What I don't know is about the lens boards, and really haven't found a picture
of one. Some are quite simple, but others can be quite complex. If its just
cutting the right size piece of metal and putting the right size hole in the
center, that I can handle. If there are threads involved, it has light traps
and other things as a part of the lens board, that could get much tougher.
Any help would be appreciated.
My first 4x5 was a Linhof III. I was a student at the time, so I lacked both
money and workshop equipment. I made lens boards from a piece of aluminum that
was about the same thickness as one of the official boards. I don’t know what
thicknesses sheet aluminum comes in, but it was “off the shelf” and on the fat
side of 1/16”. I got the sheet aluminum at a scrape metal dealer. I just put an
official lens board next to pieces of aluminum and felt them between thumb and
forefingers until they were about the same.
I traced an official board, including the centre hole, on the “new" aluminum. I
then rough cut it with a hacksaw and smoothed it to exact shape with a file.
The lens boards for the Linhoff III are 100m tall and 93+mm wide, with a tiny
notch centred on the base, and a wider notch or angled groove somewhere around
the hole to accommodate the screw that is usually on the back of the shutter to
keep it from turning in the lens board. I usually centre punched the hole by
eye, and roughed it out with a hole saw on an electric drill. This was a
*really cheap* hole saw. I chose a size smaller than the shutter required, and
then slowly enlarged it with a half-round file. Since I had traced the hole on
the aluminum, I could slowly enlarge the hole in a way that remained centred on
the board. (I don’t know others’ filing technique, but I found that firmly
running the half-round file around the hole, rather than back and forth through
the hole, gave the smoothest results and allowed me to get it well-centred.)
Finally I smoothed everything with fine sandpaper, and painted it flat black.

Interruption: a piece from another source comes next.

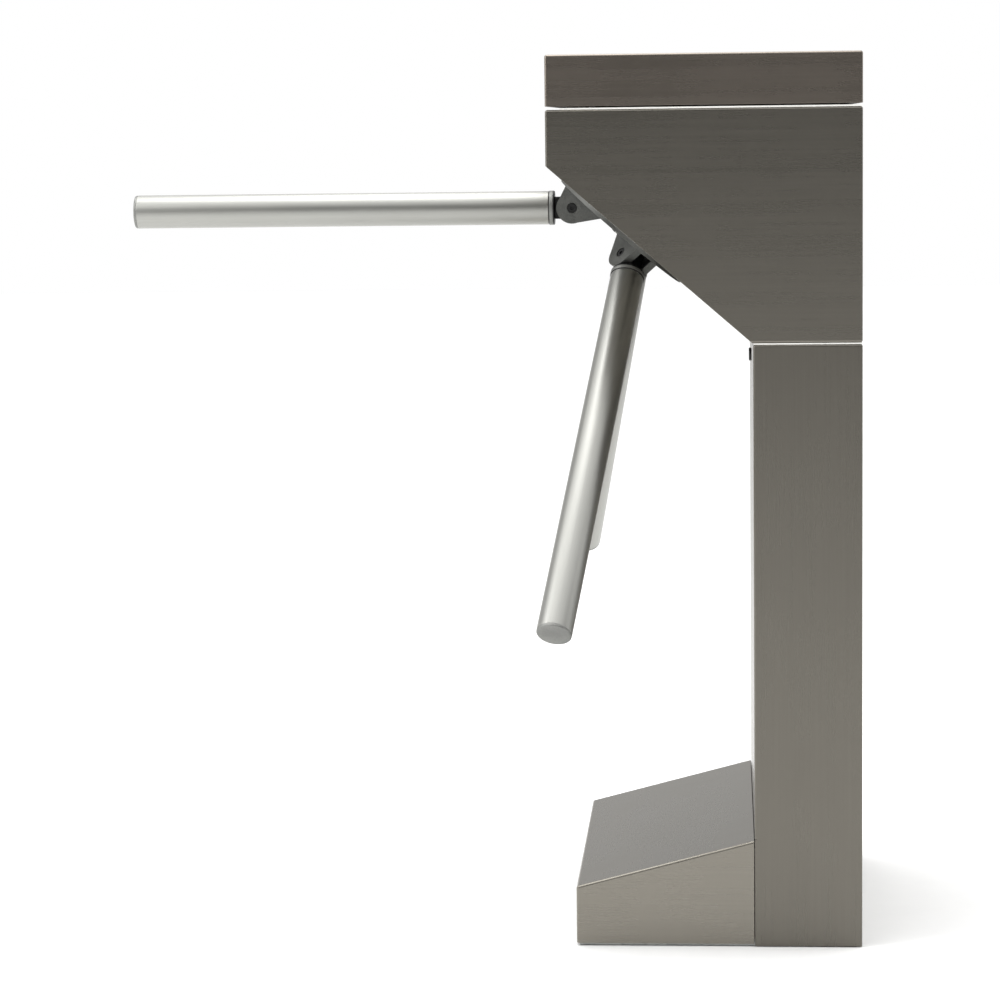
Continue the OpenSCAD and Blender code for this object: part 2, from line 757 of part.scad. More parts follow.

The official lens boards have a slight indentation where the camera has a
raised fuzzy edge. I never had a problem with perfectly flat-backed lens
boards. At a later stage, when I acquired a Linhof IV and then Master, I
started contact cementing a layer of coarse-threaded black fabric to the back
of the lens boards. (Cement the lens board to a piece of the cloth, and when it
is dry, cut it out with a sharp knife.) The later official Linhof boards have
fancy raised light traps, but cloth-backed flat boards work just fine for me.
(It wouldn’t be hard to make wooden “rings” to epoxy on the lens board backs if
you really wanted baffles.)
If you don’t have a lens board to copy, you can make a mockup with 4-ply
mounting board. Get the 100mmX93mm size, notch the bottom, but it on the camera
and from the inside of the camera draw around the hole with a pencil. That
should be close enough to make the real thing.
In short, Linhof lens board as easy to make.
The Linhof III has two drawbacks:
1) It used tiny notches permanently filed into the track rather than flip-up,
adjustable “infinity” stops. (This is annoying only if you want to use the
rangefinder with focal lengths that did not come with the original lens set.)
2) There is no forward tilt with the front standard. The easiest solution for
tilting the lens down is to mount the camera on its side and use front “swing”.
That requires a strong tripod head or an L-bracket for the camera.
On the positive side, the latest Model III’s (from 1955-56, I think), were the
high point of construction and finish. They also used leather covering rather
than the vinyl of later models. The Technikas kept evolving, so each
subsequent model had clear advantages, but “fit and finish” did not improve
after the mid-50’s, and may have declined somewhat.